↓

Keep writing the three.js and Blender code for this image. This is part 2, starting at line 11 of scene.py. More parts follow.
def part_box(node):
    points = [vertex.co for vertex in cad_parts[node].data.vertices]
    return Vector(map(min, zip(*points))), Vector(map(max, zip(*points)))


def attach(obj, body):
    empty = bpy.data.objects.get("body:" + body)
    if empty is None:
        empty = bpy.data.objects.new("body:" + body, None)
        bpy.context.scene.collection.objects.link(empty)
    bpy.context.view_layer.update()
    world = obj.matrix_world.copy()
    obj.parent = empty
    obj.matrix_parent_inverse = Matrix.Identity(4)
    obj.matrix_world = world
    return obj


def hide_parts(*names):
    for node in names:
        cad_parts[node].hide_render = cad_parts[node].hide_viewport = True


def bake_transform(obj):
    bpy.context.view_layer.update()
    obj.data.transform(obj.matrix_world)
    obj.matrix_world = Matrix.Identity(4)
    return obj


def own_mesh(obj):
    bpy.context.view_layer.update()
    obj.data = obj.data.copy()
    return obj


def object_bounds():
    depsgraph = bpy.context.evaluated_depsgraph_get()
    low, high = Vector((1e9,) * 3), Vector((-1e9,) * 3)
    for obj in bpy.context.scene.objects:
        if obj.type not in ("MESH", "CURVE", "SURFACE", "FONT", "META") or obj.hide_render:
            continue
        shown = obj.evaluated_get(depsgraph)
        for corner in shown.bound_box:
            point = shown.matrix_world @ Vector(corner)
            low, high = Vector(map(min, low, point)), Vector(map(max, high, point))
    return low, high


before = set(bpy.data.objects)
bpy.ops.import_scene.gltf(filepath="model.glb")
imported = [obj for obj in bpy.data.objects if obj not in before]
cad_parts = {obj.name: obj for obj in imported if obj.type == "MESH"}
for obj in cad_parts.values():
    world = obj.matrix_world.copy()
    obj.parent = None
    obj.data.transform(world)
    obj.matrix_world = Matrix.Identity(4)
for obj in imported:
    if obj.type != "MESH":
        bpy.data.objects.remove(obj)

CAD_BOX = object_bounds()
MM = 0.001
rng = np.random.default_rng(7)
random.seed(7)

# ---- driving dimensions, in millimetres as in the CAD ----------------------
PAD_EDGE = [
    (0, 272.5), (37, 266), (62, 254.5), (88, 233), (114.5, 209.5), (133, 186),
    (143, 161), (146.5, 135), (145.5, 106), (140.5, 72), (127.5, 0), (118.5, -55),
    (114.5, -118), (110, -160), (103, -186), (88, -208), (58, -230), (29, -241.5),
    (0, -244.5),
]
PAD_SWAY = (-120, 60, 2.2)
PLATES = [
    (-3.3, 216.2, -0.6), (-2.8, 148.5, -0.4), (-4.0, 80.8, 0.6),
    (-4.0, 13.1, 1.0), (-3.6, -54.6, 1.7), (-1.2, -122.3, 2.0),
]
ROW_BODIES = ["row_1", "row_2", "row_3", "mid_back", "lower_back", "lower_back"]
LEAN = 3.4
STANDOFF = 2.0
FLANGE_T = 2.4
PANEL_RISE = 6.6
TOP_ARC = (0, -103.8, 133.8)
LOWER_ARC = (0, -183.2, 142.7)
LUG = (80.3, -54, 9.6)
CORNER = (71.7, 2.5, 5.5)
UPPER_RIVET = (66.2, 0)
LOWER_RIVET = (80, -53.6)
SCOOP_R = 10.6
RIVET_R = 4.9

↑
↓

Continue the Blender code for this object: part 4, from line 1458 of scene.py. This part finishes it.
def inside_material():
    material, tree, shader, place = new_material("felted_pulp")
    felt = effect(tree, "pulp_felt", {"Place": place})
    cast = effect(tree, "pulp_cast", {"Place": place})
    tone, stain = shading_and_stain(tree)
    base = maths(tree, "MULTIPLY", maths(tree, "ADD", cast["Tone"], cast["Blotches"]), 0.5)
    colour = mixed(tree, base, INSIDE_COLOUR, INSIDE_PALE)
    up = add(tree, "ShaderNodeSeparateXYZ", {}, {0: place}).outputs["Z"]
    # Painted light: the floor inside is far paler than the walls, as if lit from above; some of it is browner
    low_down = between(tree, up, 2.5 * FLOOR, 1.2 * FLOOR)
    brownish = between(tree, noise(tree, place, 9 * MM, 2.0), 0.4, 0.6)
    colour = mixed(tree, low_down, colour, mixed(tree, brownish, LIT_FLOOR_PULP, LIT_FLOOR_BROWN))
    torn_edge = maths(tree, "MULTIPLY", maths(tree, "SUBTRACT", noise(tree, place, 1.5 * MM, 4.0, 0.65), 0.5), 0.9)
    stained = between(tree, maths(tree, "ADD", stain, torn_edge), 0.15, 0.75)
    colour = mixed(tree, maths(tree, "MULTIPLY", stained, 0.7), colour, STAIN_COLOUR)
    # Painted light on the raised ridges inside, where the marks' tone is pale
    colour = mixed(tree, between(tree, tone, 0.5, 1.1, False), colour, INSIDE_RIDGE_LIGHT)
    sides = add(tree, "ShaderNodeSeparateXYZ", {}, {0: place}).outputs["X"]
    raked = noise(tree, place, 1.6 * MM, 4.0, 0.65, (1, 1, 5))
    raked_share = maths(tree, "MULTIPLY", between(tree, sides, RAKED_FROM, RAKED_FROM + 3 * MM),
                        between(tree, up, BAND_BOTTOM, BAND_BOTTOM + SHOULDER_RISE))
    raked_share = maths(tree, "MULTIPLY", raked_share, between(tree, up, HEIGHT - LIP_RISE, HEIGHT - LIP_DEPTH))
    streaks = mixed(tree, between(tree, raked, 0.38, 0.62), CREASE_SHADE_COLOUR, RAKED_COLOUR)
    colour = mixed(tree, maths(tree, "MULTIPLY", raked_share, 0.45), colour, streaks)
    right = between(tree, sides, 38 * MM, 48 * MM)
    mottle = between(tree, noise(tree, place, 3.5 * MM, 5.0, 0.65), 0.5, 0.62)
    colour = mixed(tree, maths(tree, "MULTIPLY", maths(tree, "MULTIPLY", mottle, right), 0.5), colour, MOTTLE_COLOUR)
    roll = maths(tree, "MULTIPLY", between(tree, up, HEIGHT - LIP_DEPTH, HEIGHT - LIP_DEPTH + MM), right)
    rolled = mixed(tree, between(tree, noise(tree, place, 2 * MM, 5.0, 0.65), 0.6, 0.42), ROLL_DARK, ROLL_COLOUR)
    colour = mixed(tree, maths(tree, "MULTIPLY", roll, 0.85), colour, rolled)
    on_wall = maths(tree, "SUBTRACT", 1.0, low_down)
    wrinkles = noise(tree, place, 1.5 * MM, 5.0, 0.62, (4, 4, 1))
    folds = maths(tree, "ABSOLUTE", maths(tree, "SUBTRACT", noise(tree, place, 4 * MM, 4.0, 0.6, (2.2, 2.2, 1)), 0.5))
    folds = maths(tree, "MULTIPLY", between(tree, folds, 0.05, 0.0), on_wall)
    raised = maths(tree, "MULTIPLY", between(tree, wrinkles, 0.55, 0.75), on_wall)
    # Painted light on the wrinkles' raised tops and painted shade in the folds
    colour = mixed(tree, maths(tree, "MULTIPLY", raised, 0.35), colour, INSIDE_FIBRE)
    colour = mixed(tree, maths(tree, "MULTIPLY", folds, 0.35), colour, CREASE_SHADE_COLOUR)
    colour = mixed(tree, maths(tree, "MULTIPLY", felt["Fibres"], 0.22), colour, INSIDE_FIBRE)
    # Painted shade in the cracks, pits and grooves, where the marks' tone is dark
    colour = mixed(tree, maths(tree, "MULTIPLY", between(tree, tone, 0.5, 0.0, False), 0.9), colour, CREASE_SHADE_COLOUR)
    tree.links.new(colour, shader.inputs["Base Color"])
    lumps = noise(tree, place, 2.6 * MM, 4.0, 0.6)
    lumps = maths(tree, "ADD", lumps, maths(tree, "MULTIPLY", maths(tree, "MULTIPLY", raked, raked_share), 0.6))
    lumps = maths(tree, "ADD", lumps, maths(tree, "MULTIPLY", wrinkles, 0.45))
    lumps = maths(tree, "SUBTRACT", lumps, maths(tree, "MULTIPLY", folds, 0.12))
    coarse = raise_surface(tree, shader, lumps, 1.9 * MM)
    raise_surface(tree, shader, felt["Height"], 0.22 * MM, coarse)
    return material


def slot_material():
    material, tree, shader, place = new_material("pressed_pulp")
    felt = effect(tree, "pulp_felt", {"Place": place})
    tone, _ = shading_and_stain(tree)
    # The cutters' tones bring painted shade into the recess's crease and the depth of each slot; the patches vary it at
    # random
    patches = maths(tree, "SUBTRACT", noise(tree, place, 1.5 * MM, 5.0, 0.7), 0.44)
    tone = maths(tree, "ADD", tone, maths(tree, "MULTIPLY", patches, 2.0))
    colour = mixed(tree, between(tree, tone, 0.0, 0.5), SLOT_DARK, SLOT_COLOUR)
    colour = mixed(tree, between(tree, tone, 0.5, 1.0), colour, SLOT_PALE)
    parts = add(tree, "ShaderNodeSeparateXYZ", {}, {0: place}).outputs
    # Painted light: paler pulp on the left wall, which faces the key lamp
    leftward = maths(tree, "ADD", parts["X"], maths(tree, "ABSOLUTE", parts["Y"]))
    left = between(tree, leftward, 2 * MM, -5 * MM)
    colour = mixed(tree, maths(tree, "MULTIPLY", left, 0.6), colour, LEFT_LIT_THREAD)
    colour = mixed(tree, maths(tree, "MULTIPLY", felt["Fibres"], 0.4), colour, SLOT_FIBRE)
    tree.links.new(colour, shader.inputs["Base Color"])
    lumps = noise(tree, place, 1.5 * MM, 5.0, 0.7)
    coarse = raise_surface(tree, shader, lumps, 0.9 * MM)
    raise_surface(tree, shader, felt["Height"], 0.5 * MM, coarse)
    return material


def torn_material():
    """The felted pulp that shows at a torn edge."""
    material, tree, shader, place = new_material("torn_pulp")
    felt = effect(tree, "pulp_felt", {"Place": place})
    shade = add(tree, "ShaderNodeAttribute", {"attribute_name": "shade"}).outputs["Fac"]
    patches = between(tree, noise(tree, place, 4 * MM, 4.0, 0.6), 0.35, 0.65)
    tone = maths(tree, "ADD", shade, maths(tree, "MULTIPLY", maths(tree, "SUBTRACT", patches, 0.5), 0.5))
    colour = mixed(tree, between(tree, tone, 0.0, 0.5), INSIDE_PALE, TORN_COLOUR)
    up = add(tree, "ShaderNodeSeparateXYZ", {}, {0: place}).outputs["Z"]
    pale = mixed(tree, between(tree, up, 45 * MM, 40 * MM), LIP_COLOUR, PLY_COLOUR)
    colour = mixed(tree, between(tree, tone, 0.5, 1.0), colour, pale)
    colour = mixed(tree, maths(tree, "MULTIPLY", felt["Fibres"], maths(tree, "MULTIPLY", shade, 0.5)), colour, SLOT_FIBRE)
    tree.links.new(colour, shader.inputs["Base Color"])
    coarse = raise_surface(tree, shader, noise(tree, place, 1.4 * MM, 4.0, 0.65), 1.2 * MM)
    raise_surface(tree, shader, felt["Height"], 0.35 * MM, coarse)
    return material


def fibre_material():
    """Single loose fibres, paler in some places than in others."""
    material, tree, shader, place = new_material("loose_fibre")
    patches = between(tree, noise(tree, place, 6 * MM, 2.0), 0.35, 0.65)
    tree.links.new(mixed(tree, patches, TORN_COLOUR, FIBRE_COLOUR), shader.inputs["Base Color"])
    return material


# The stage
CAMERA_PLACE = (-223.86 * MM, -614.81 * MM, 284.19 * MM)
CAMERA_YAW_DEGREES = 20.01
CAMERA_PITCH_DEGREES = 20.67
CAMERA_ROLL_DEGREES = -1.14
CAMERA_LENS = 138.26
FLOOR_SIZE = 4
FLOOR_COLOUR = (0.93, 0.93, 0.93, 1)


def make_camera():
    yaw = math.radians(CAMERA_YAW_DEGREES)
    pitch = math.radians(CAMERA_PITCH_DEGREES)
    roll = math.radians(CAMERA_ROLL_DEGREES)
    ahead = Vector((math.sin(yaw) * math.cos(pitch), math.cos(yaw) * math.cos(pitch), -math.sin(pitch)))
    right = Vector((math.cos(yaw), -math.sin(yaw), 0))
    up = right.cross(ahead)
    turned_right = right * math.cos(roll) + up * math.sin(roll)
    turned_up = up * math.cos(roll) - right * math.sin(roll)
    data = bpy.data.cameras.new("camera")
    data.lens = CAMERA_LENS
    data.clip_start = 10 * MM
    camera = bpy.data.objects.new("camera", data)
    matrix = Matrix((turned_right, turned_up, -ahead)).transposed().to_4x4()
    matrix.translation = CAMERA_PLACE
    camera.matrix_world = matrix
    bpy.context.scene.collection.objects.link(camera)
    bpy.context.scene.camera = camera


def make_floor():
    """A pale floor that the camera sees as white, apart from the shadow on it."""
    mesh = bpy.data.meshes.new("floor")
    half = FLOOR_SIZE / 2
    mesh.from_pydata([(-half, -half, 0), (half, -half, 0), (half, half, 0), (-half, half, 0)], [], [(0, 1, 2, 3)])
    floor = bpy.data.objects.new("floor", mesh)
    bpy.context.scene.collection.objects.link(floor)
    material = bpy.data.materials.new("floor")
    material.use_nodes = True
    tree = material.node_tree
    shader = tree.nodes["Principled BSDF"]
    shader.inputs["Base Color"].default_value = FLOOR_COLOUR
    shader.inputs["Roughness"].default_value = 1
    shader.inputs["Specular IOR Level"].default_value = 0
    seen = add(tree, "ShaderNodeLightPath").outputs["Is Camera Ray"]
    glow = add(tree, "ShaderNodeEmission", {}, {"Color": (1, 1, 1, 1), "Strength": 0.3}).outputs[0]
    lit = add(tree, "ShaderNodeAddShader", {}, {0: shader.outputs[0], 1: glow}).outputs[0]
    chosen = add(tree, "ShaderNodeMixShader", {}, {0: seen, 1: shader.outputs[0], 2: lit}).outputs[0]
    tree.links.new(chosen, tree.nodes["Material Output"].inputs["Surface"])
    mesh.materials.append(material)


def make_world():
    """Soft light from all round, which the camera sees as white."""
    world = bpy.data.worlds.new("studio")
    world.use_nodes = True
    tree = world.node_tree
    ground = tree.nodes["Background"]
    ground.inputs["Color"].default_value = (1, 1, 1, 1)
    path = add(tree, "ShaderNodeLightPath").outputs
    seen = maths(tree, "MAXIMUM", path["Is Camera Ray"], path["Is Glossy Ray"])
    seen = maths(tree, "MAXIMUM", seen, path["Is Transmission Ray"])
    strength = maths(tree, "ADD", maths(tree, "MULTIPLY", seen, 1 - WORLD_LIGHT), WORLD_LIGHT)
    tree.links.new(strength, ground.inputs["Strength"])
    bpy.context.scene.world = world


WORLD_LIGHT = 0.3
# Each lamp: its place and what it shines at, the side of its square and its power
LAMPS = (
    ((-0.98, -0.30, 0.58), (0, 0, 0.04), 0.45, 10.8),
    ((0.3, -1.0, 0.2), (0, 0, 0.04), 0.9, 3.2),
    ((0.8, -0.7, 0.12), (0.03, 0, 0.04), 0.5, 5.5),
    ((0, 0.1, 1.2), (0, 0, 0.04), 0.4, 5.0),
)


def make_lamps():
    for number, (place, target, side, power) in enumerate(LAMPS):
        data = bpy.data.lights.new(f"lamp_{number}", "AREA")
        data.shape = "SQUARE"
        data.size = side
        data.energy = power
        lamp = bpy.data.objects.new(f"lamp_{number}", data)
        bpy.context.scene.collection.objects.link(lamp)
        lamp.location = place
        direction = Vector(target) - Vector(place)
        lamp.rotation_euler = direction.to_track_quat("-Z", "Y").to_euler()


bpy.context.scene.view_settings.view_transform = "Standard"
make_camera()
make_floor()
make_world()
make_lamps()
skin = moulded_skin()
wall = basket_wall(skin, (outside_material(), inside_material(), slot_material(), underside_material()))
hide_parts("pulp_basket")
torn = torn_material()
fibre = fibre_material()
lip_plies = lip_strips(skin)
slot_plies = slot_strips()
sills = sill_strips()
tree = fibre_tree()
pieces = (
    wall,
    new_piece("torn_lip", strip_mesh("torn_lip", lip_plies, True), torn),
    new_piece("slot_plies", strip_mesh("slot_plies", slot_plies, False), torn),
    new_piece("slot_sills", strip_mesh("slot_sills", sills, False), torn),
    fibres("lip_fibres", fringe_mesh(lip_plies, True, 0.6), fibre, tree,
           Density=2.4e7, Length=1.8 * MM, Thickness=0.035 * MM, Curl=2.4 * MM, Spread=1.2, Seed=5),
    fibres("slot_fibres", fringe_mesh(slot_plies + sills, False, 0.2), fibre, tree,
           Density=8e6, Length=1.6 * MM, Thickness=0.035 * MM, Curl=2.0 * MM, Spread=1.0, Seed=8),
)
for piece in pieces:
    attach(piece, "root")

↑

PROBLEM TO SOLVE -> Select every line in the records above that contains the word "attach".

SOLUTION TO THIS TASK ->
def attach(obj, body):
    attach(piece, "root")